Jesus says: "If anyone wants to be a follower of mine, let him ... take up his cross and follow me" (Matthew 16:24). He does not say: "Make a cross" or "Look for a cross." Each of us has a cross to carry. There is no need to make one or look for one. The cross we have is hard enough for us! But are we willing to take it up, to accept it as our cross?

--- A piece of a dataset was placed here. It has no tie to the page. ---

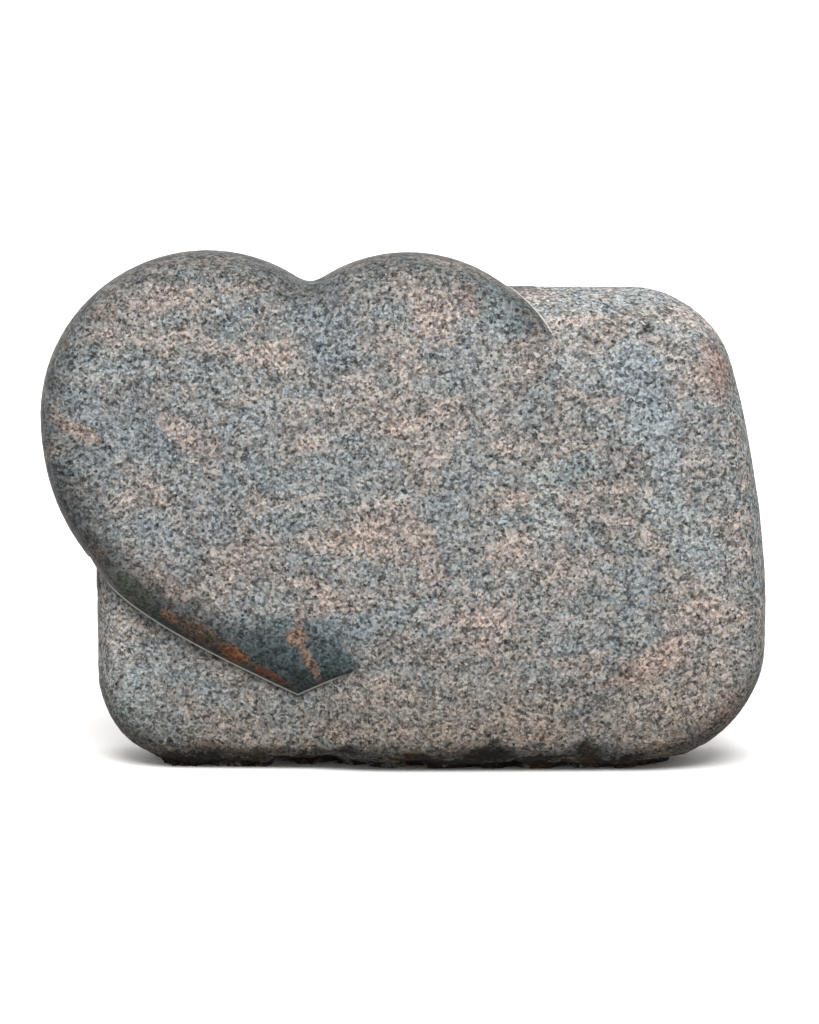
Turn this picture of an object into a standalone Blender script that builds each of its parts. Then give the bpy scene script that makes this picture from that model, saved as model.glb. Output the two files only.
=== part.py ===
# Urn headstone: one block of granite, with a heart carved proud of a rounded slab.
# Metres, +Z up. The front faces -Y, +X is to the right seen from the front, and the origin lies on
# the bed that the stone stands on, under the middle of the whole block.

import math

import bmesh
import bpy
import numpy as np
from mathutils.geometry import delaunay_2d_cdt

# Slab, seen from the front: x counts from its left side and z from the bed.
# The right side leans in towards the top, and is bowed out by RIGHT_SIDE_BOW half way up.
SLAB_WIDTH = 0.512
SLAB_HEIGHT = 0.3705
RIGHT_SIDE_LEAN = 0.037
RIGHT_SIDE_BOW = 0.025
BOTTOM_LEFT_RADIUS = 0.079
BOTTOM_RIGHT_RADIUS = 0.088
TOP_RIGHT_RADIUS = 0.065
TOP_LEFT_RADIUS = 0.060
BED_CUT = 0.006

# Heart, in the same plane: two round lobes, and flanks that run down to the tip.
# Its places count from the slab's left side and down from the slab's top.
LEFT_LOBE = (0.088, 0.100)
LEFT_LOBE_RADIUS = 0.1275
RIGHT_LOBE = (0.243, 0.097)
RIGHT_LOBE_RADIUS = 0.123
CLEFT_RADIUS = 0.0165
TIP = (0.159, 0.311)
FLANK_START = math.radians(2)
FLANK_SWELL = 0.119
TIP_SLOPE = math.radians(25)

# Depths, counted forwards from the flat back.
DEPTH = 0.142
GIRDLE_DEPTH = 0.062
CROWN_FALL_SIDES = 0.009
CROWN_FALL_ENDS = 0.012
BACK_DRAW_IN = 0.009
BACK_ARRIS = 0.003

# Edges: how far in from the outline each one is rounded, and how square the rounding is.
SLAB_ROLL = 0.030
HEART_ROLL = 0.038
TIP_ROLL = 0.062
ROLL_SQUARENESS = 2.2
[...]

Maybe we can't study, maybe we are handicapped, maybe we suffer from depression, maybe we experience conflict in our families, maybe we are victims of violence or abuse. We didn't choose any of it, but these things are our crosses. We can ignore them, reject them, refuse them or hate them. But we can also take up these crosses and follow Jesus with them.Henri Nouwen, from Bread for the Journey
The truth of this has been so clear since getting back yesterday. All sorts of things have poured in on the clean and shining peace I returned with, obscuring and distorting the vision God had given me over those five days away at Compton Durville. Other people's computer problems that they needed urgent help with, meetings, emails... and yet these fiddly and uninspiring distractions must be the cross I seem to have been given to carry. It's no good fretting about them (though I do), no good feeling that if I had a nobler, more heroic cross, then I could bear it with good grace. As one follower of St Francis used to say, "It's always the wrong cross, Brother - always the wrong cross!"
4 comments:
What an idea--the wrong cross!
Yes, we do always seem to end up with the cross that is most chafing to bear. But those are the kind that are most transformative.
The wrong cross indeed! You have no idea how much I needed to see this today.
And maybe every day.
Pax my brother.
Haha, yes, the wrong cross. If only our crosses could be the cool sort - things dramatic, evoking attention and consternation :)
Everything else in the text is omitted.